**Directive**
Restate the records below word for word.

Scripts that build objects:
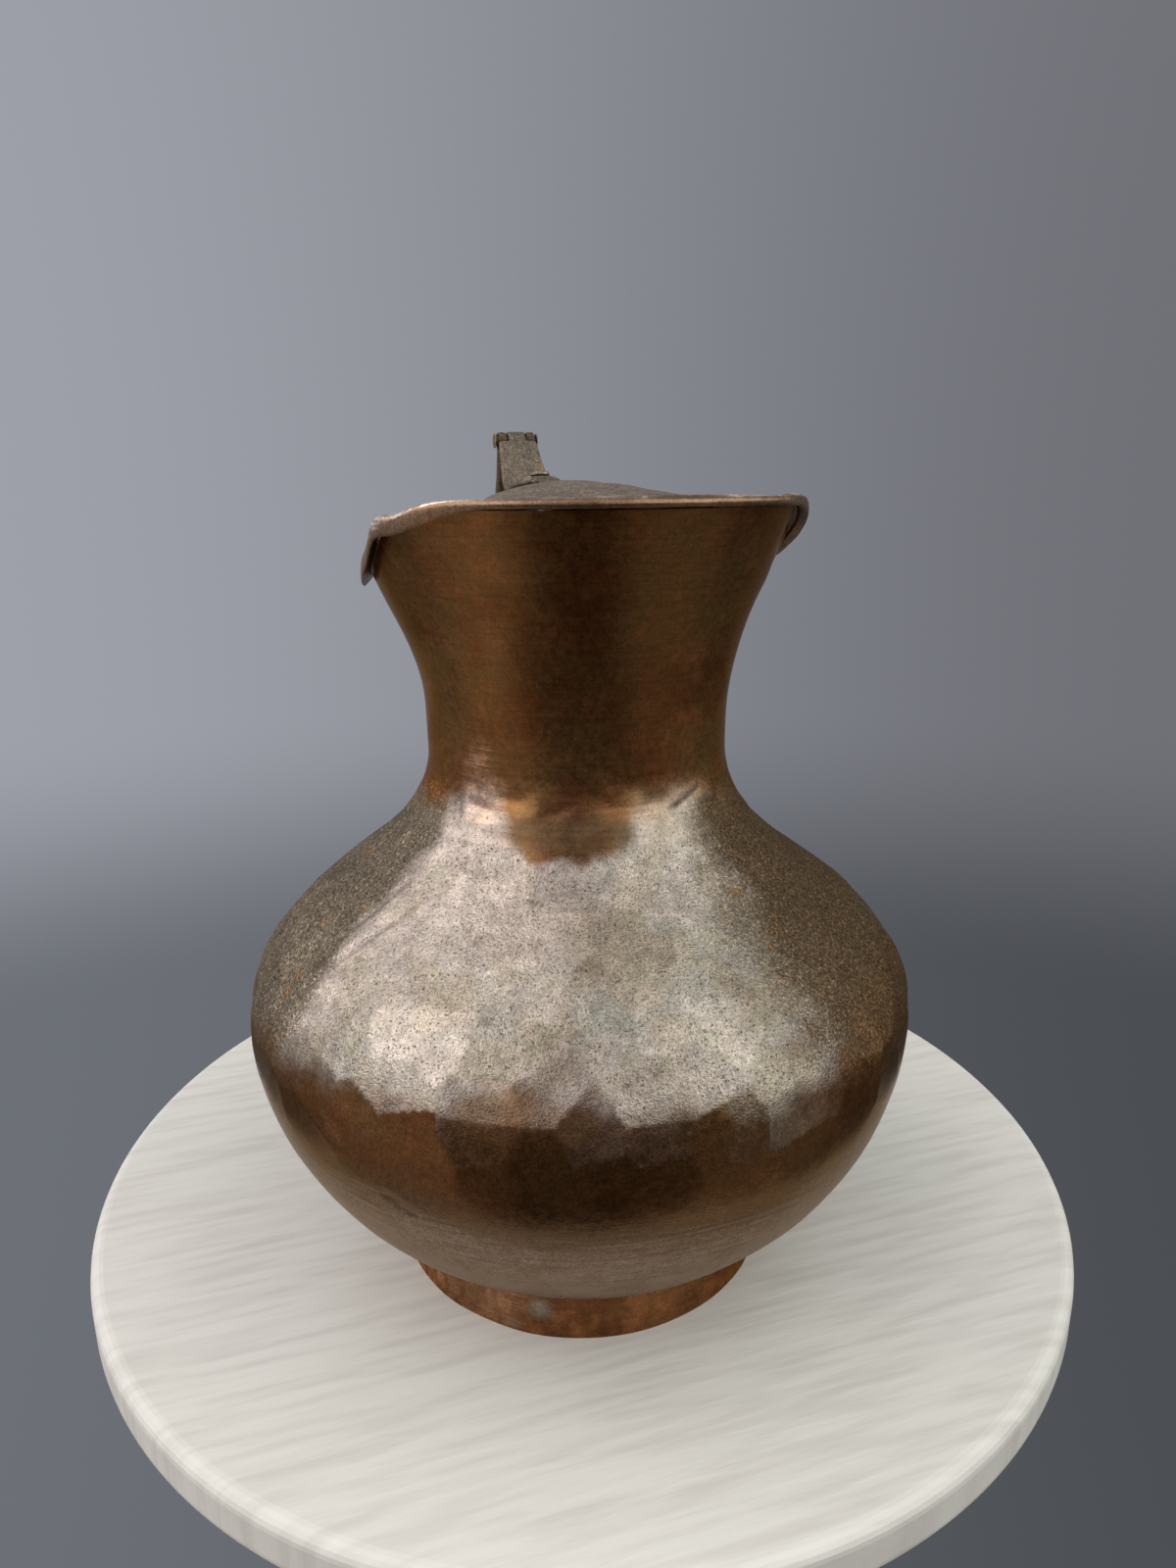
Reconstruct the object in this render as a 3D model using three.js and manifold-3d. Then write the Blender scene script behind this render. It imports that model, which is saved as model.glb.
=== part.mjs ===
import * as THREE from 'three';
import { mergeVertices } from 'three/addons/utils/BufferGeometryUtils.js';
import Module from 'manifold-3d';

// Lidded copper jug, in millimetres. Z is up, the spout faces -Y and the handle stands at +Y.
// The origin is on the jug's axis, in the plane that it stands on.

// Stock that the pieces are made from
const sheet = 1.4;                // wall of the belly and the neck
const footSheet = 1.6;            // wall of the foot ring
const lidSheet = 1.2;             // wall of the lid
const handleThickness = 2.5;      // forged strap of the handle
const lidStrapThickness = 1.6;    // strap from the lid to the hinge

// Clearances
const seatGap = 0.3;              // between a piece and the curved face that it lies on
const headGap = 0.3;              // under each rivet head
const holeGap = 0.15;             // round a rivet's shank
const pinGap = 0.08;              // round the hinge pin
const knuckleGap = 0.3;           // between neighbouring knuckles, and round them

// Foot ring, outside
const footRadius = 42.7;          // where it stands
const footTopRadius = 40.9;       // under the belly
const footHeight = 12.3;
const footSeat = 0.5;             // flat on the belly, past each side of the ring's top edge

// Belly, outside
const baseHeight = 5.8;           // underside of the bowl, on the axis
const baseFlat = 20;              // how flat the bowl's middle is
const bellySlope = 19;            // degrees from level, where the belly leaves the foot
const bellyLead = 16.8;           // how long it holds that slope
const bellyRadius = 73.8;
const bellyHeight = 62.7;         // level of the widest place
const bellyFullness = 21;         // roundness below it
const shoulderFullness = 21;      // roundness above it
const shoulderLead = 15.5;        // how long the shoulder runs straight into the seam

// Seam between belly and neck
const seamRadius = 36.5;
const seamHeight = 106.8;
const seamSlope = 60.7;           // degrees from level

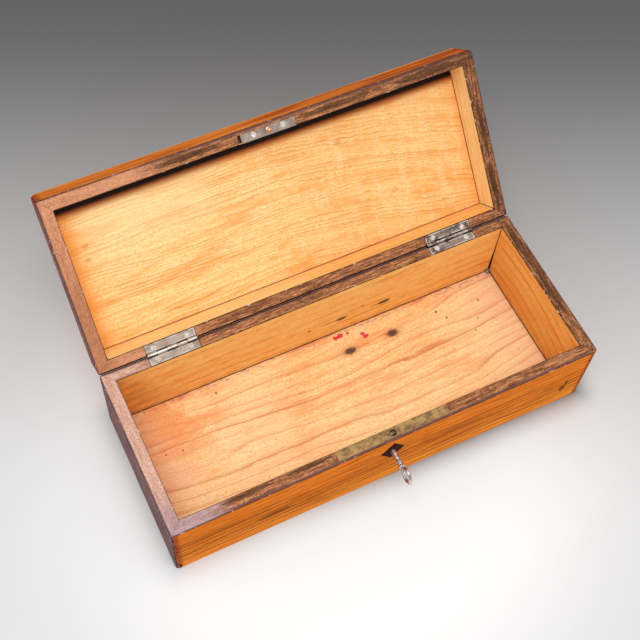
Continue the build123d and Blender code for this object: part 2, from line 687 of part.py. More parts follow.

**Output for this exercise**
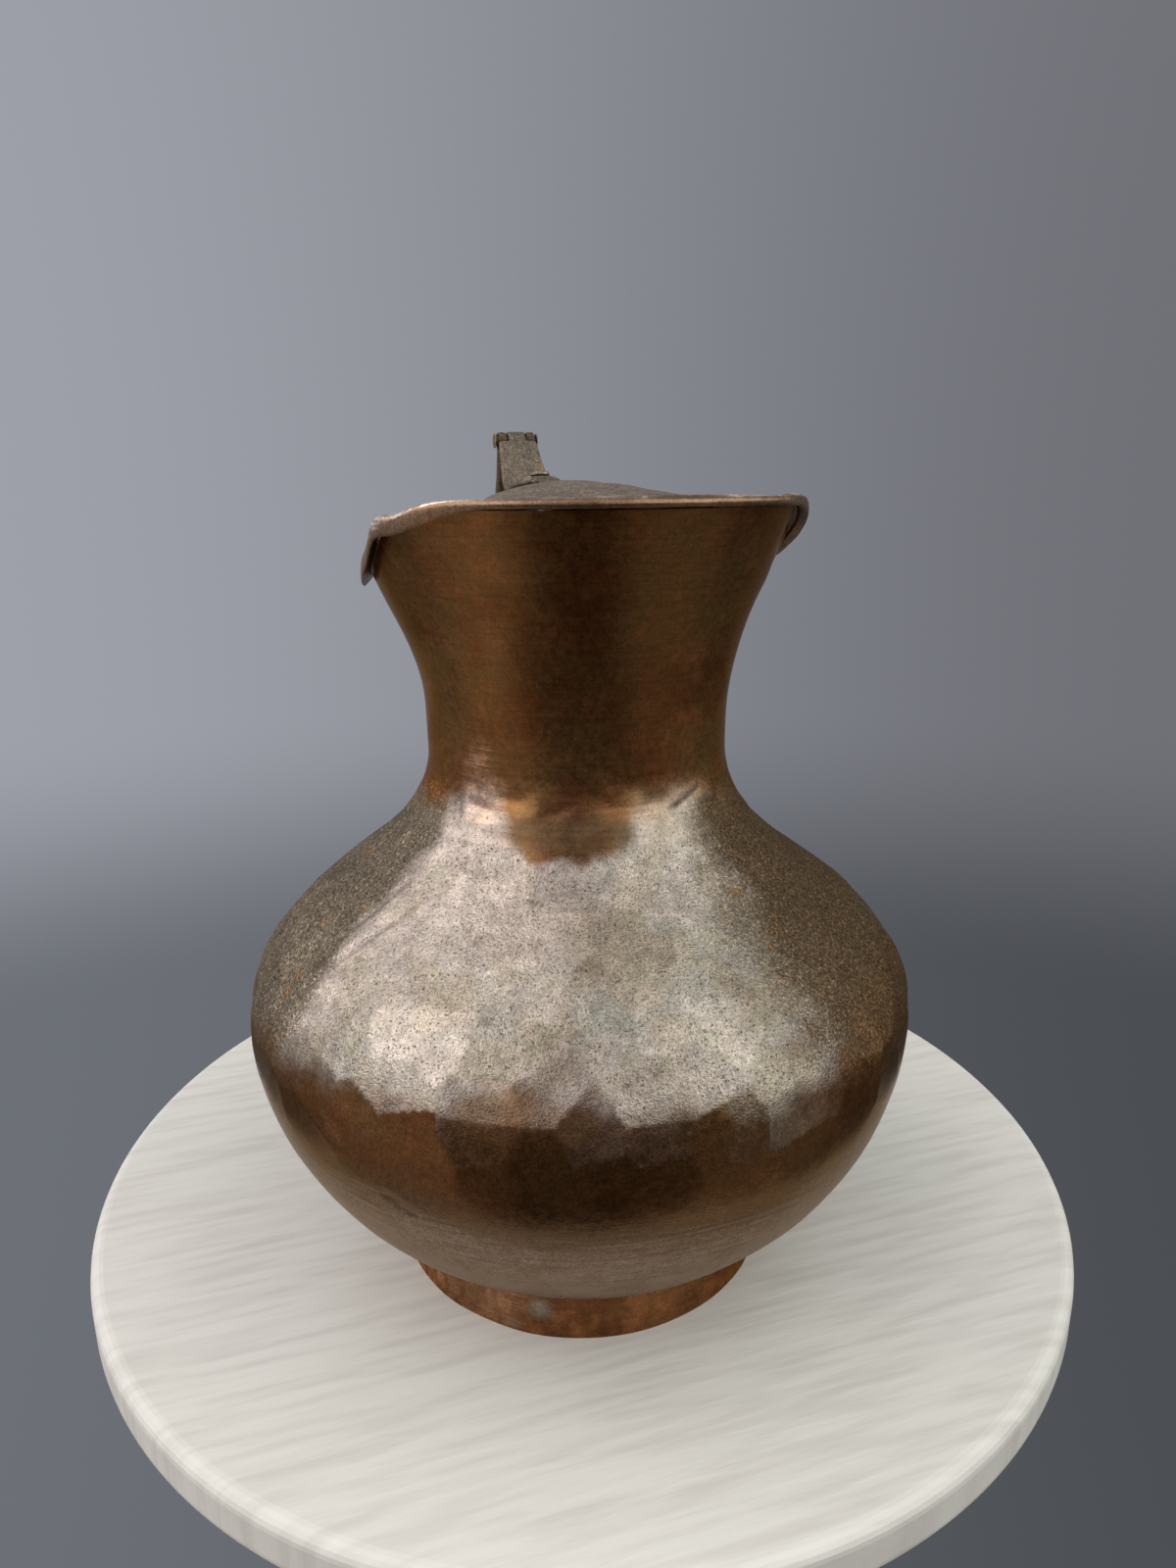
Reconstruct the object in this render as a 3D model using three.js and manifold-3d. Then write the Blender scene script behind this render. It imports that model, which is saved as model.glb.
=== part.mjs ===
import * as THREE from 'three';
import { mergeVertices } from 'three/addons/utils/BufferGeometryUtils.js';
import Module from 'manifold-3d';

// Lidded copper jug, in millimetres. Z is up, the spout faces -Y and the handle stands at +Y.
// The origin is on the jug's axis, in the plane that it stands on.

// Stock that the pieces are made from
const sheet = 1.4;                // wall of the belly and the neck
const footSheet = 1.6;            // wall of the foot ring
const lidSheet = 1.2;             // wall of the lid
const handleThickness = 2.5;      // forged strap of the handle
const lidStrapThickness = 1.6;    // strap from the lid to the hinge

// Clearances
const seatGap = 0.3;              // between a piece and the curved face that it lies on
const headGap = 0.3;              // under each rivet head
const holeGap = 0.15;             // round a rivet's shank
const pinGap = 0.08;              // round the hinge pin
const knuckleGap = 0.3;           // between neighbouring knuckles, and round them

// Foot ring, outside
const footRadius = 42.7;          // where it stands
const footTopRadius = 40.9;       // under the belly
const footHeight = 12.3;
const footSeat = 0.5;             // flat on the belly, past each side of the ring's top edge

// Belly, outside
const baseHeight = 5.8;           // underside of the bowl, on the axis
const baseFlat = 20;              // how flat the bowl's middle is
const bellySlope = 19;            // degrees from level, where the belly leaves the foot
const bellyLead = 16.8;           // how long it holds that slope
const bellyRadius = 73.8;
const bellyHeight = 62.7;         // level of the widest place
const bellyFullness = 21;         // roundness below it
const shoulderFullness = 21;      // roundness above it
const shoulderLead = 15.5;        // how long the shoulder runs straight into the seam

// Seam between belly and neck
const seamRadius = 36.5;
const seamHeight = 106.8;
const seamSlope = 60.7;           // degrees from level

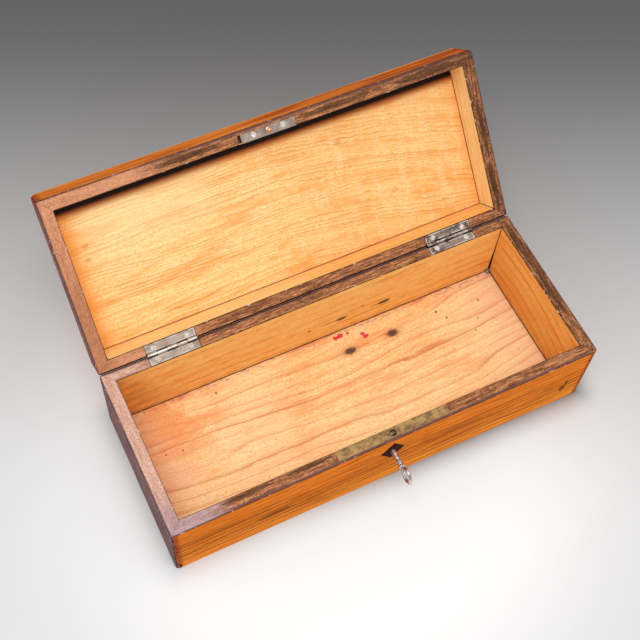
Continue the build123d and Blender code for this object: part 2, from line 687 of part.py. More parts follow.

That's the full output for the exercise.